▶ **Records supplied**:

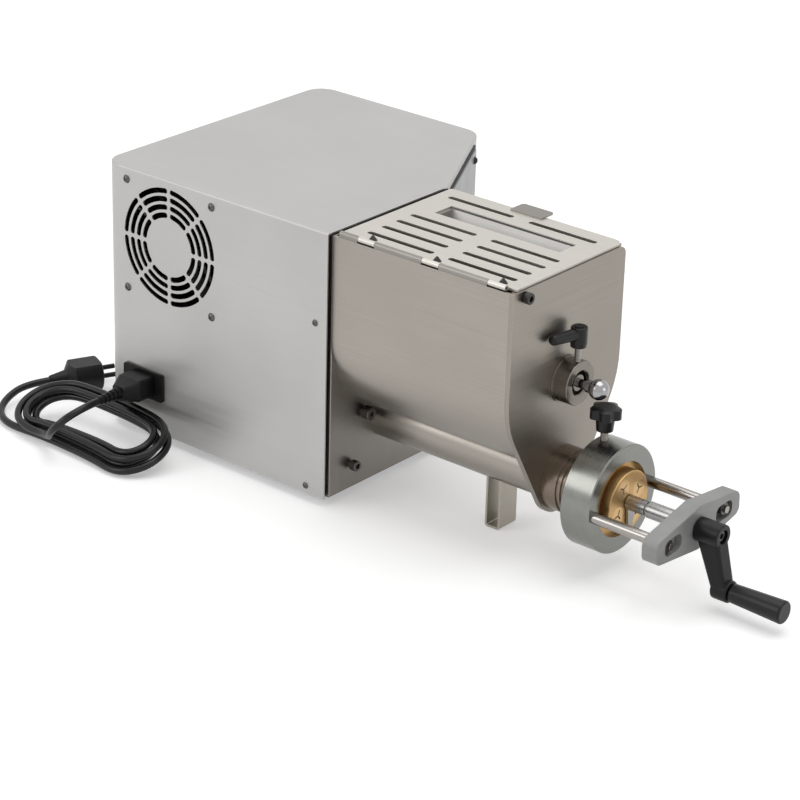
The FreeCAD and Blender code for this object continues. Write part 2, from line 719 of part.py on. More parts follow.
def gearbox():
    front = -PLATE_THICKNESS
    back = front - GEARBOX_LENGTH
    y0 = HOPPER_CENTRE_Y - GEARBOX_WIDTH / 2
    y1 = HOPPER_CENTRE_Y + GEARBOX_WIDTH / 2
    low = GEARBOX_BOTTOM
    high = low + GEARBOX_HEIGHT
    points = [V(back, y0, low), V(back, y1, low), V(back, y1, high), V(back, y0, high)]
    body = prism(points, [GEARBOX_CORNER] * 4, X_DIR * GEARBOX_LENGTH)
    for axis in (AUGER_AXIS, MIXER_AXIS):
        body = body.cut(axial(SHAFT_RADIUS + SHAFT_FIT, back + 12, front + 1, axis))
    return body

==

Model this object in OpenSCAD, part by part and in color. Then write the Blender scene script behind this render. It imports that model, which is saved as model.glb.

--

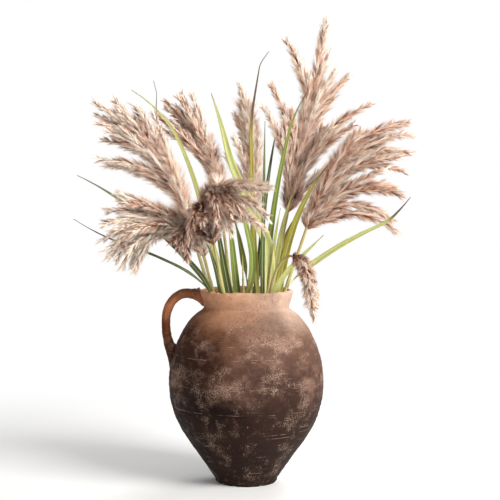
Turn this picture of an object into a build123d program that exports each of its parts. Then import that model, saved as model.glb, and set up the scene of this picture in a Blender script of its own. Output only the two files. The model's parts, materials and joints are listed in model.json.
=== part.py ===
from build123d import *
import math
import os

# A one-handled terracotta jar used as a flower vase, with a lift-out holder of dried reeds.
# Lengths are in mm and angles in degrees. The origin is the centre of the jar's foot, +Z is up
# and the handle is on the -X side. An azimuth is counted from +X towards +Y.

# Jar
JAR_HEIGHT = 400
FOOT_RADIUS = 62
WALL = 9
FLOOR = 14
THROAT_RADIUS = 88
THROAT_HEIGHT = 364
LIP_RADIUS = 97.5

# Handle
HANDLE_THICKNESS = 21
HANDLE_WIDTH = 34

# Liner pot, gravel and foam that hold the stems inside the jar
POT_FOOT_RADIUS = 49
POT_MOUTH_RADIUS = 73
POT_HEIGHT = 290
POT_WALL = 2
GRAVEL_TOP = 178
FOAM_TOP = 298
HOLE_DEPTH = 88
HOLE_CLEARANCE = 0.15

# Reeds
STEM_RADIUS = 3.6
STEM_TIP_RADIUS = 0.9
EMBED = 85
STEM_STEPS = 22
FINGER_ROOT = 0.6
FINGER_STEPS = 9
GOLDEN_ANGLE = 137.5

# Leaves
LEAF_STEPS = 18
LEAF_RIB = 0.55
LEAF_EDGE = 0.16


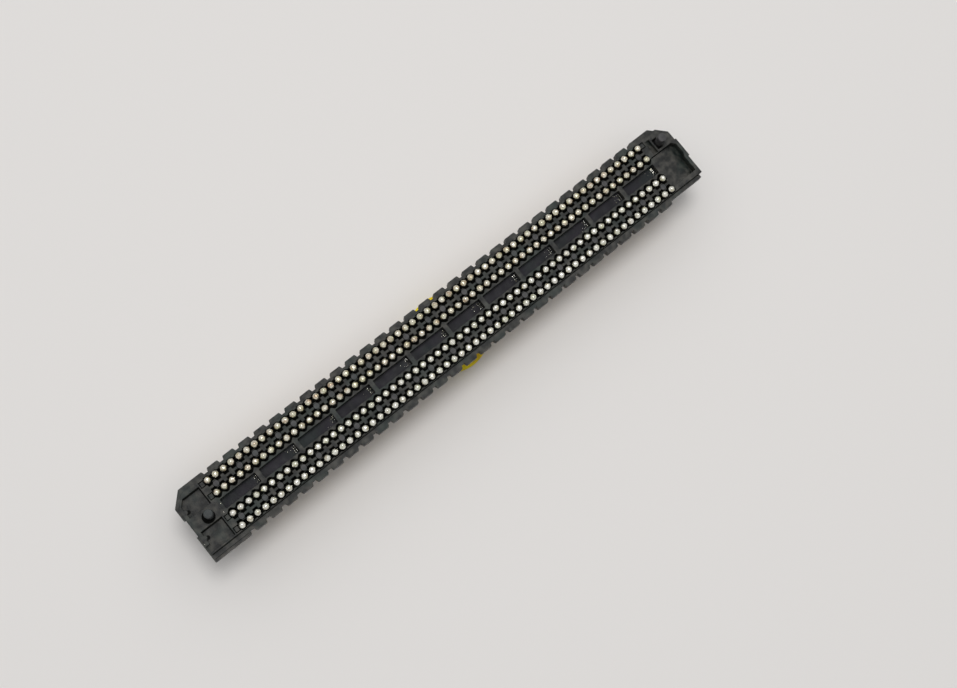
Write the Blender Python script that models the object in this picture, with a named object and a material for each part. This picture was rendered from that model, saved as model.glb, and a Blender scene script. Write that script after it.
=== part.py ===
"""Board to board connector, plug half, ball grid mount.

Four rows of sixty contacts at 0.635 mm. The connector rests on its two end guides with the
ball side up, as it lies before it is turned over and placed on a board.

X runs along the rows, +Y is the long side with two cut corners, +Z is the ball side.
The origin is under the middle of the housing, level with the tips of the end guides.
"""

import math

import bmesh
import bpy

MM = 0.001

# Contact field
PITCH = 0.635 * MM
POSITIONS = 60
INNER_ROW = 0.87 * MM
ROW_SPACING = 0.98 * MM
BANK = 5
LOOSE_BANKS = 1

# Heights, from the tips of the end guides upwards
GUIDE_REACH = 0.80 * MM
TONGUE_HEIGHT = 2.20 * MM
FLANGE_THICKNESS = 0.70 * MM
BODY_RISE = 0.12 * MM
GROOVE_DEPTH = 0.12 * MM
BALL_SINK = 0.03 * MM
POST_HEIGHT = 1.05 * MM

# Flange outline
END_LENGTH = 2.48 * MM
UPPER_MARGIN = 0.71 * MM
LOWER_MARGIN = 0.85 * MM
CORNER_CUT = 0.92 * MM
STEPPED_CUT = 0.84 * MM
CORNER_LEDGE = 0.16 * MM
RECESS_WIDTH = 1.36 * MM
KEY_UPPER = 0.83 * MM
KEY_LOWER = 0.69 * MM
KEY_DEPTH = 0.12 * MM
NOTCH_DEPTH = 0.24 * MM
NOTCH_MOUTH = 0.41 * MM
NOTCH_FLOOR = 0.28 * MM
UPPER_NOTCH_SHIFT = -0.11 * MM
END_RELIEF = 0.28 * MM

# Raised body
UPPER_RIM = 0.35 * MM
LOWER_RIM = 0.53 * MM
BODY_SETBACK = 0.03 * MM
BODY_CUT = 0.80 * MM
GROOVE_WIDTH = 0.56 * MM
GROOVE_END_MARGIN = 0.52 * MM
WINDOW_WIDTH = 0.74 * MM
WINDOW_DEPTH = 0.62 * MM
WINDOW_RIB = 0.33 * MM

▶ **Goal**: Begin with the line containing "Write the Blender Python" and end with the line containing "ball grid mount."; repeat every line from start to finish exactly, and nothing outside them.

▶ **Exercise solution**:
Write the Blender Python script that models the object in this picture, with a named object and a material for each part. This picture was rendered from that model, saved as model.glb, and a Blender scene script. Write that script after it.
=== part.py ===
"""Board to board connector, plug half, ball grid mount.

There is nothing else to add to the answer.